Optimization of the HVAC system is critical in maintaining a healthy and productive indoor environment. The mechanical engineer is responsible for providing adequate levels of ventilation and filtration, which circulate air from within and outside the facility, as well as proper humidity and temperature levels during all seasons and times of day. All ASHRAE standards need to be met, with plans for retrocommissioning to ensure the space is safe and comfortable into the future. The mechanical engineer should work closely with the Architect and Interior Designer in providing thermal zones for customizability by occupants where desired. Additionally, the Mechanical Engineer should coordinate with the Acoustical Engineer to reduce and block HVAC mechanical sound from causing worker disruptions and potentially leverage the HVAC system as a source of background noise.
The owner wants to maximize the project’s return on investment as well as the overall building’s market value. As a result, the building owner should be made aware of the financial and social benefits of creating a high quality indoor environment. Increases in worker performance and property value coupled with a reduction in associated liability concerns of an unhealthy building can greatly offset any upfront investments in IEQ renovations.1 The owner will develop the Owner’s Project Requirements (OPR) with the integrative team at project kick-off to establish prioritization of critical design and operational criteria. The integrative team working in collaboration from project conception should be focused not only on optimizing comfort and environmental stability but also limiting life cycle costs of the building.
The occupant’s health and productivity is directly affected by the IEQ and therefore their well-being should be considered throughout the integrative design process. Controllability of the indoor environment can be beneficial not only to the worker’s performance but also create reductions in utility consumption if designed properly. Bring the building occupant to the integrative table to ensure successful participation by the occupant in maintaining good IEQ and the lighting and acoustic requirements are sufficient to meet the task needs of the space.
The lighting engineer, in cooperation with the rest of the integrative team, should ensure as much natural daylight permeates the space as possible. A lighting strategy that incorporates a combination of direct and indirect light fixtures, individual controls and occupancy/daylight sensors, and task lighting alternatives provides both an equally distributed illumination level and additional opportunities for occupant controllability. The lighting engineer is trained to prevent glare and direct exposure to sunlight as they contribute to a negative and uncomfortable indoor environment. An effective lighting strategy that limits solar heat gain and waste heat from electric lighting, and collaboration with the Mechanical Engineer, may permit a smaller sizing of HVAC equipment.
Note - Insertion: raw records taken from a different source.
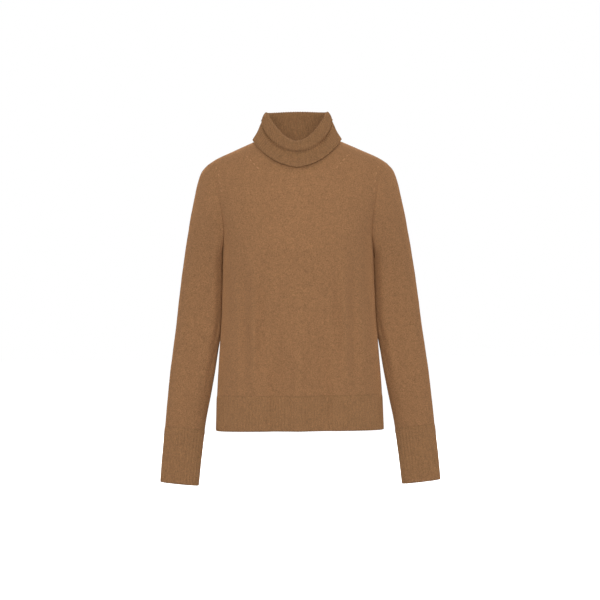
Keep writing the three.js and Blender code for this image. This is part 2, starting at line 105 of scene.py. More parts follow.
# Body below the armpit: half width at the side seams, depth in front and behind
TORSO = Table(
    "z half front back",
    (-579, 171.5, 103, 103),
    (-545, 170.3, 104, 104),
    (-507, 169.0, 104, 103),
    (-457, 166.0, 103, 101),
    (-396, 161.5, 102, 98),
    (-350, 158.0, 102, 96),
    (-300, 156.2, 105, 96),
    (-250, 155.0, 109, 99),
    (-211, 155.0, 113, 103),
)
# Armhole from the armpit to the shoulder tip: its edge, and how wide the body's section
# would be if it went on under the sleeve
ARMHOLE = Table(
    "rise edge spread",
    (0, 155.0, 155.0),
    (0.115, 150.2, 157.0),
    (0.31, 152.0, 165.0),
    (0.61, 161.0, 184.0),
    (0.82, 167.5, 194.0),
    (0.93, 175.0, 201.0),
    (1, 184.6, 206.0),
)
SHOULDER = Table(
    "x z",
    (0, 31),
    (40, 26.5),
    (79, 14),
    (100, 5.8),
    (136, -10.4),
    (165, -23.4),
    (184.6, -36.2),
    (206, -54),
)
# Soft folds of the body, from one end to the other: how wide and how far they stand out
FOLDS = {
    FRONT: (
        ((-90, -222), (-93, -508), 9, 8),
        ((-108, -240), (-111, -507), 9, -6.5),
        ((-72, -240), (-73, -500), 9, -3.5),
        ((92, -214), (95, -500), 9.5, 7.6),
        ((110, -236), (113, -502), 9, -6.2),
        ((74, -236), (76, -496), 9, -3.2),
        ((0, -296), (-2, -650), 17, 12.5),
        ((-46, -334), (-51, -640), 14, -8),
        ((47, -328), (52, -635), 15, -8),
        ((-140, -196), (-132, -300), 12, 2.4),
        ((139, -190), (133, -290), 12, 2.2),
    ),
    BACK: (
        ((-64, -210), (-70, -520), 15, 5.0),
        ((70, -245), (74, -500), 14, 4.2),
        ((3, -330), (6, -640), 28, 6.0),
        ((-36, -300), (-41, -600), 18, -4.2),
        ((41, -320), (45, -590), 20, -4.0),
        ((-136, -205), (-104, -262), 11, 2.8),
        ((137, -198), (101, -270), 12, 2.6),
    ),
}
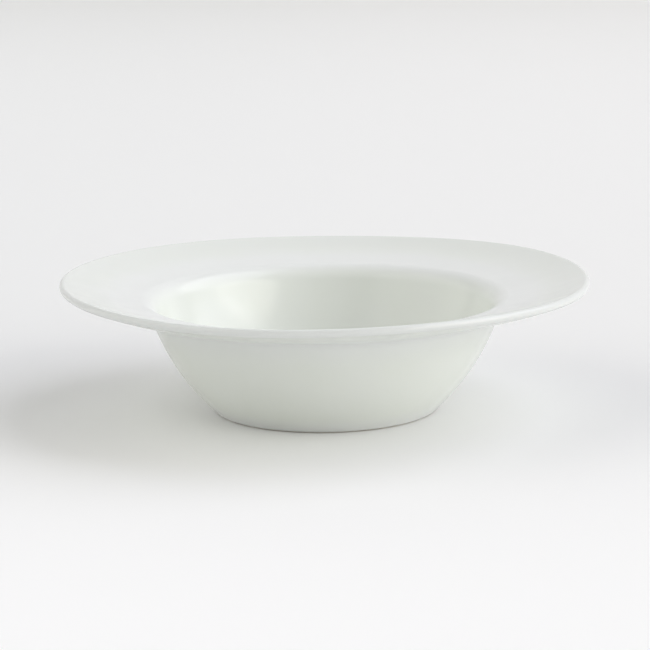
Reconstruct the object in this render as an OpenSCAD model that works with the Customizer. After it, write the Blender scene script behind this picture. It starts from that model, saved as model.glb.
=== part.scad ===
// Wide-rimmed ceramic pasta bowl: a fired body with an unglazed foot ring,
// one glaze coat over the well, the rim and the outer wall, and a second
// patch of glaze inside the foot ring.
// Lengths are in millimetres and angles in degrees. The origin is the centre
// of the table plane that the foot stands on, with +Z up the axis.

/* [Rim] */
// Outer diameter over the lip
rim_d = 300; // [260:1:340]
// Height from the table to the crest of the lip
bowl_h = 75.9; // [68:0.1:90]
// Thickness of the rounded lip
lip_t = 4.4; // [3:0.2:6]
// Slope of the rim's top face where it leaves the lip, rising outward
rim_top_slope = 19.6; // [15:0.2:23]
// Radius of the shallow dish of the rim's top face
rim_top_r = 220; // [180:5:400]
// Slope of the rim's underside where it leaves the lip
rim_under_slope = 21; // [18:0.2:23]
// Radius of the shallow bulge of the rim's underside
rim_under_r = 275; // [220:5:500]

/* [Wall] */
// Outer radius of the wall at its reference height
wall_top_r = 99.3; // [92:0.1:106]
// Reference height at which the wall has that radius
wall_top_z = 56; // [50:0.5:62]
// Radius of the wall's outward belly, seen in section
wall_curve_r = 130; // [105:1:200]
// Thickness of the wall, glaze included
wall_t = 4.3; // [3.5:0.1:7]
// Radius of the soft shoulder between the well and the rim
shoulder_r = 12.5; // [6:0.5:20]
// Radius of the hollow between the rim's underside and the wall
cove_r = 7.5; // [4:0.5:14]

/* [Well] */
// Thickness of the base, glaze included
base_t = 5.5; // [4:0.1:8]
// Radius of the curve from the flat floor up into the wall
floor_curve_r = 40; // [20:1:60]

/* [Foot] */
// Radius at which the wall's curve would reach the table
foot_r = 63; // [55:0.2:70]
// Width of the flat face that the foot ring stands on
foot_face_w = 4.5; // [3:0.5:8]
// Radius of the foot ring's two bare edges
foot_edge_r = 0.6; // [0.4:0.1:1.4]
// Height of the recess inside the foot ring
recess_h = 3; // [2:0.2:4]
// Radius of the hollow where the recess meets the foot ring
recess_curve_r = 1.5; // [1:0.1:1.8]
// Slope of the foot ring's inner side
foot_side_slope = 55; // [45:1:75]

/* [Glaze] */
// Thickness of the fired glaze
glaze_t = 0.3; // [0.2:0.05:0.6]
// Height above the table at which the outer glaze stops
glaze_line_z = 0.8; // [0.6:0.1:3]

/* [Hidden] */
// Facets round the axis
turn_facets = 240;
// Furthest that a straight edge may stray from its arc
chord_tolerance = 0.015;
wall_inner_r = wall_curve_r - wall_t;
floor_z = recess_h + base_t;

// Angles of the outward normals at the two ends of the lip and at the foot's inner side
rim_top_normal = 90 + rim_top_slope;
rim_under_normal = rim_under_slope - 90;
foot_side_normal = -90 - foot_side_slope;

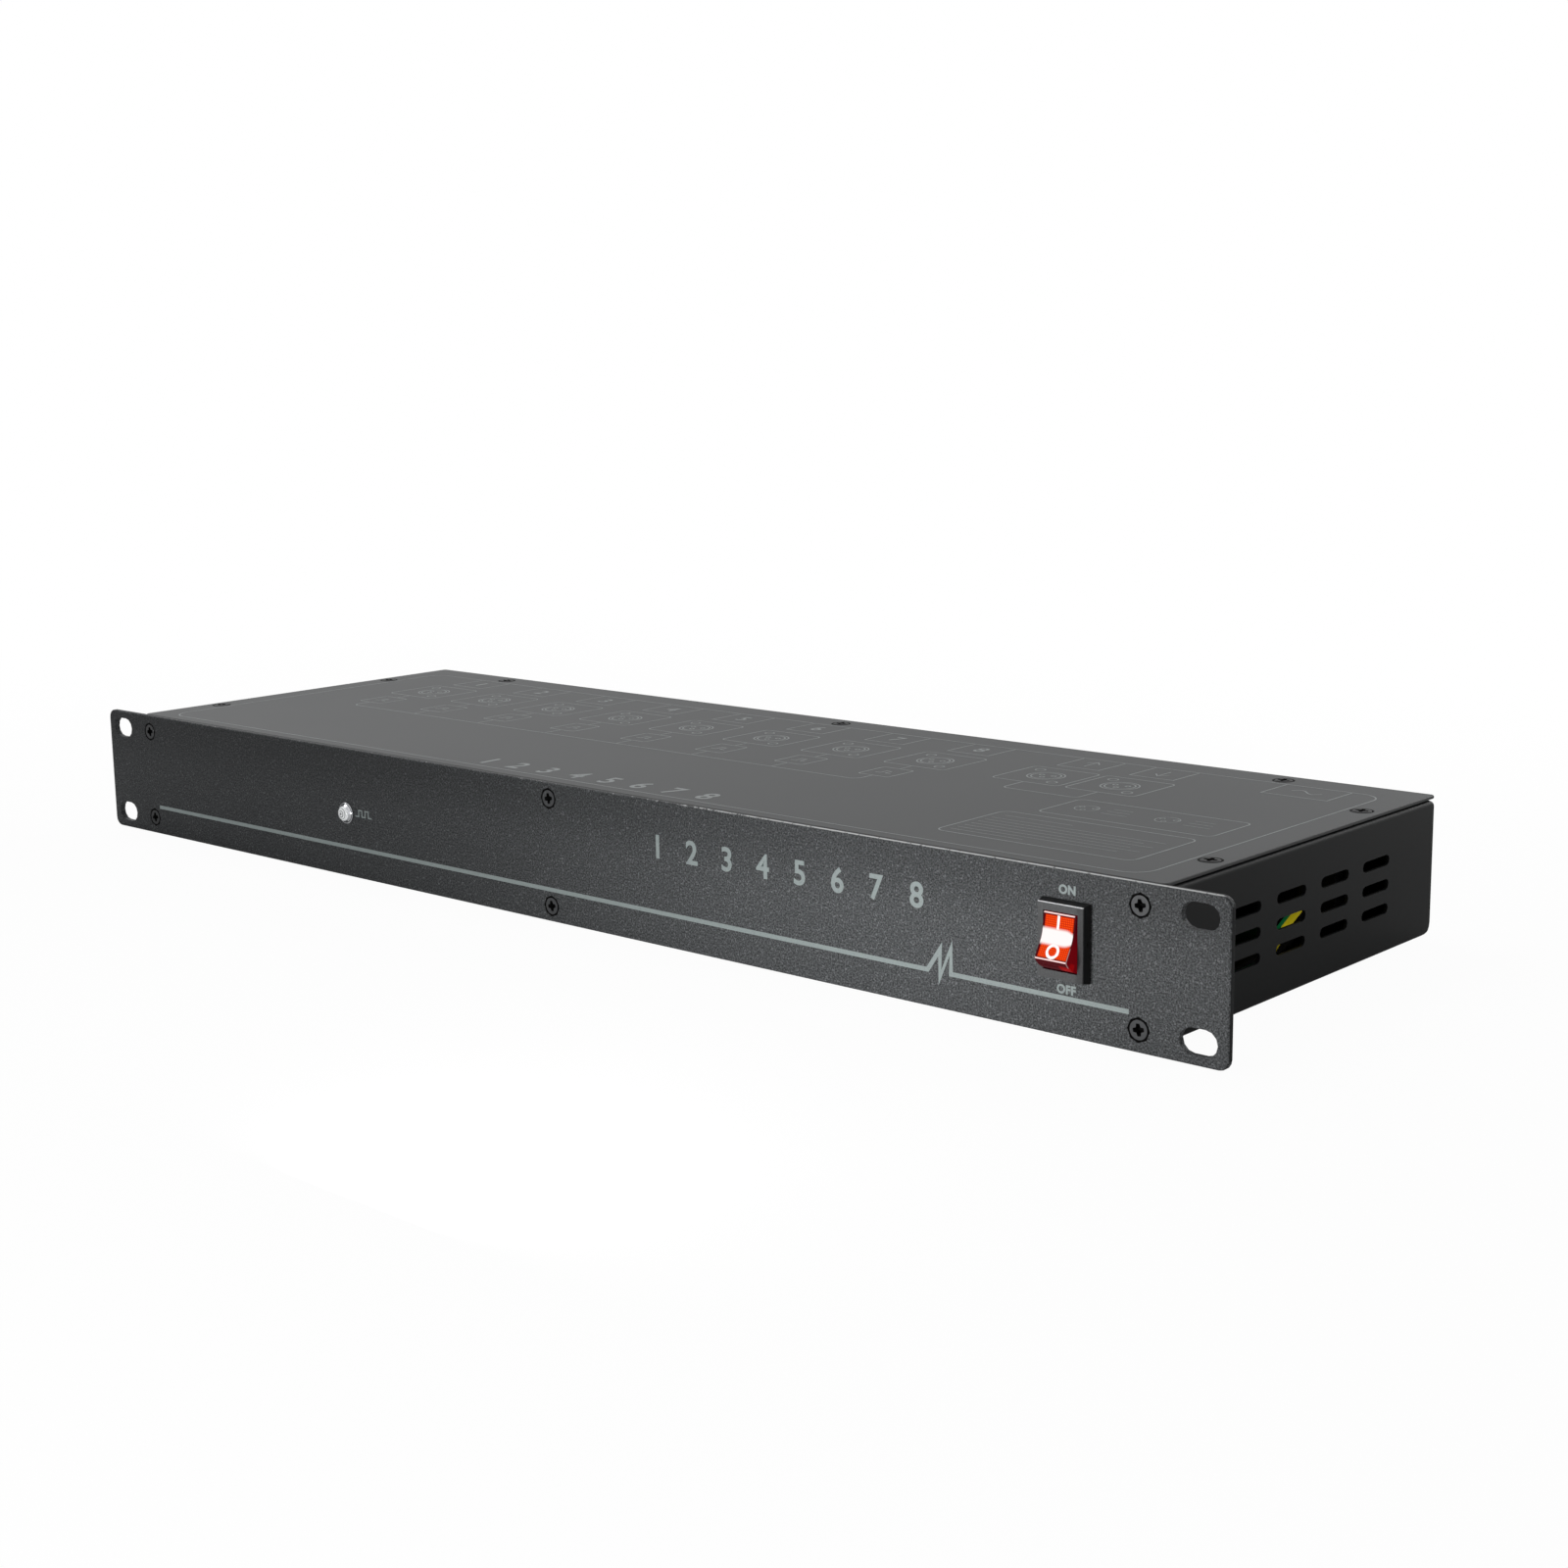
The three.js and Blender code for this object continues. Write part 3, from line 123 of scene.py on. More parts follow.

Interior space not only impacts materials and resource use, but also is critical to human performance through safe and healthy interiors that promote psychological and social well-being. The interior designer works within the integrative team to create interior spaces that aim to optimize opportunities to engage in social encounters balanced with private spaces, meaningful and interesting sensory and visual connections, natural sound levels, healthy material selection, and ability to maintain and control personal comfort. Creating the workplace to support human needs, in collaboration with the Architect, Mechanical, Acoustical and Lighting Engineers, will provide the greatest level of human comfort and satisfaction. See the GSA Workspace Solutions Library to find how interior design affects occupant satisfaction and building performance.
The workplace specialist role is important to have at the table, as he/she is tightly engaged with the human behavior aspect of creating a healthy and functional space. The workplace specialist should collaborate closely with the Facility Manager and Interior Designer to ensure the project is not only a nice space but also one focused on human interactions, health, and safety.
Maintenance personnel are critical in ensuring ongoing indoor environmental performance. Thorough green cleaning and purchasing plans should be easy to follow and implement, including schedules and guidelines for any necessary trainings or certifications.1 Maintenance personnel can provide input on making systems easier to maintain, such as convenient access to filters, valves, and motors or the use of non-absorbent materials, particularly in high traffic areas.
Occupant IEQ surveys often report significant dissatisfaction with building acoustical performance. The acoustical engineer is tasked with creating a productive acoustic environment through a combination of sound absorption technologies, blocking designs, and masking strategies. The acoustical engineer should work alongside the Interior Designer and Mechanical Engineer to identify opportunities to limit distractions, such as creating acoustical zones or providing steady background noise from HVAC equipment. Collaboration with the Architect may lead to room layouts that limit sound transfer.